** BEGIN **

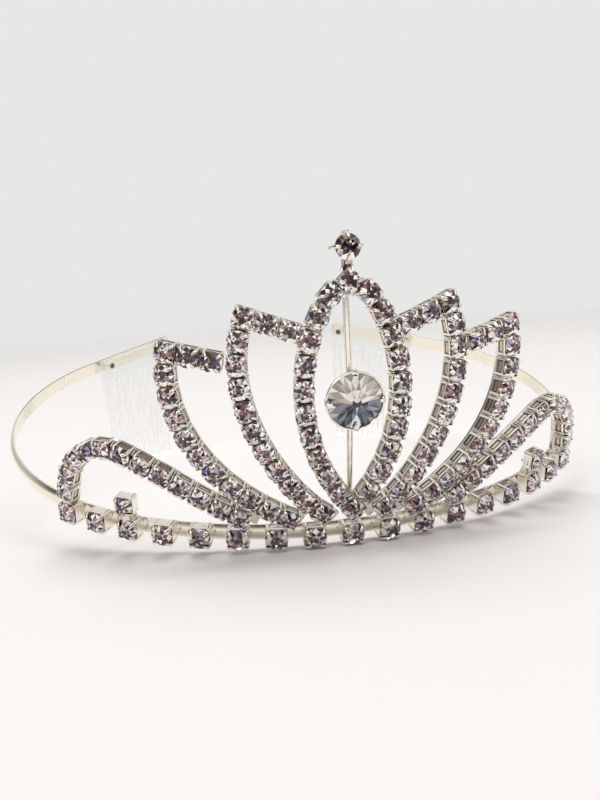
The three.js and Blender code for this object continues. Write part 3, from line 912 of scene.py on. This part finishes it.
def stem():
    depth = RIBBON_BACK - GAP - STEM_RADIUS
    points = []
    flow = []
    for step in range(STEM_STEPS + 1):
        height = lerp(STEM_FOOT, STEM_TOP, step / STEM_STEPS)
        place = sheet_frame((0, height))
        for angle in circle(STEM_SIDES):
            x, y, _ = polar(STEM_RADIUS, angle, 0)
            points.append(place @ Vector((x, 0, depth + y)))
            flow.append((height, x, y))
    obj = swept_metal("stem_rod", points, flow, STEM_SIDES, ribbon_silver, "stem_wire", smooth_under=50)
    bevel(obj, width=0.15, segments=3, angle=50)


RIVOLI_GIRDLE = 0.25
RIVOLI_CUT = Cut(
    facets=16,
    flat=0,
    heart=0.9,
    table=2.3,
    middle=3.8,
    radius=RIVOLI_RADIUS,
    crown=RIVOLI_CROWN,
    girdle=RIVOLI_GIRDLE,
    depth=RIVOLI_BACK - RIVOLI_GIRDLE,
    look=rivoli_look,
)
BEZEL_WALL = 0.3
BEZEL_FLAT = 1.3
BEZEL_FOOT_RUN = 0.25
BEZEL_FOOT_RISE = 0.12
BEZEL_SHOULDER = -0.55
BEZEL_WAIST = -0.3
BEZEL_RIM = 0.32
BEZEL_ROLL = 0.1
BEZEL_OUTER_ROLL = 0.08
BEZEL_INNER_ROLL = 0.06
BEZEL_STEPS = 72
BEZEL_CLAWS = 4
BEZEL_CLAWS = 4
BEZEL_CLAW_LINE = [
    (5.5, -1.0, 1.25, 0.36),
    (5.56, -0.3, 1.25, 0.36),
    (5.56, 0.2, 1.2, 0.36),
    (5.42, 0.62, 1.15, 0.34),
    (5.1, 0.86, 1.05, 0.32),
    (4.72, 0.96, 0.85, 0.28),
    (4.45, 1.0, 0.45, 0.2),
]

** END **

**REQUEST:** Write the listing out again, exactly as it reads.

**SOLUTION TO THIS EXERCISE:**
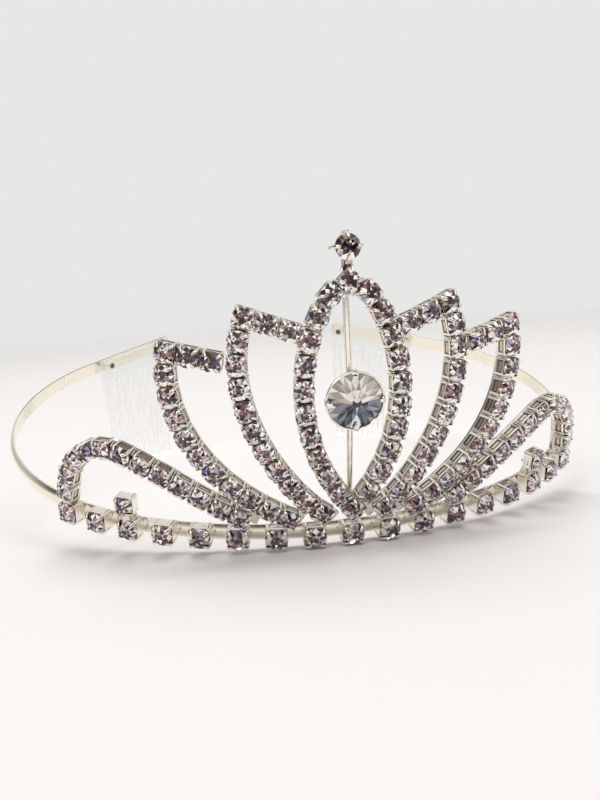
The three.js and Blender code for this object continues. Write part 3, from line 912 of scene.py on. This part finishes it.
def stem():
    depth = RIBBON_BACK - GAP - STEM_RADIUS
    points = []
    flow = []
    for step in range(STEM_STEPS + 1):
        height = lerp(STEM_FOOT, STEM_TOP, step / STEM_STEPS)
        place = sheet_frame((0, height))
        for angle in circle(STEM_SIDES):
            x, y, _ = polar(STEM_RADIUS, angle, 0)
            points.append(place @ Vector((x, 0, depth + y)))
            flow.append((height, x, y))
    obj = swept_metal("stem_rod", points, flow, STEM_SIDES, ribbon_silver, "stem_wire", smooth_under=50)
    bevel(obj, width=0.15, segments=3, angle=50)


RIVOLI_GIRDLE = 0.25
RIVOLI_CUT = Cut(
    facets=16,
    flat=0,
    heart=0.9,
    table=2.3,
    middle=3.8,
    radius=RIVOLI_RADIUS,
    crown=RIVOLI_CROWN,
    girdle=RIVOLI_GIRDLE,
    depth=RIVOLI_BACK - RIVOLI_GIRDLE,
    look=rivoli_look,
)
BEZEL_WALL = 0.3
BEZEL_FLAT = 1.3
BEZEL_FOOT_RUN = 0.25
BEZEL_FOOT_RISE = 0.12
BEZEL_SHOULDER = -0.55
BEZEL_WAIST = -0.3
BEZEL_RIM = 0.32
BEZEL_ROLL = 0.1
BEZEL_OUTER_ROLL = 0.08
BEZEL_INNER_ROLL = 0.06
BEZEL_STEPS = 72
BEZEL_CLAWS = 4
BEZEL_CLAWS = 4
BEZEL_CLAW_LINE = [
    (5.5, -1.0, 1.25, 0.36),
    (5.56, -0.3, 1.25, 0.36),
    (5.56, 0.2, 1.2, 0.36),
    (5.42, 0.62, 1.15, 0.34),
    (5.1, 0.86, 1.05, 0.32),
    (4.72, 0.96, 0.85, 0.28),
    (4.45, 1.0, 0.45, 0.2),
]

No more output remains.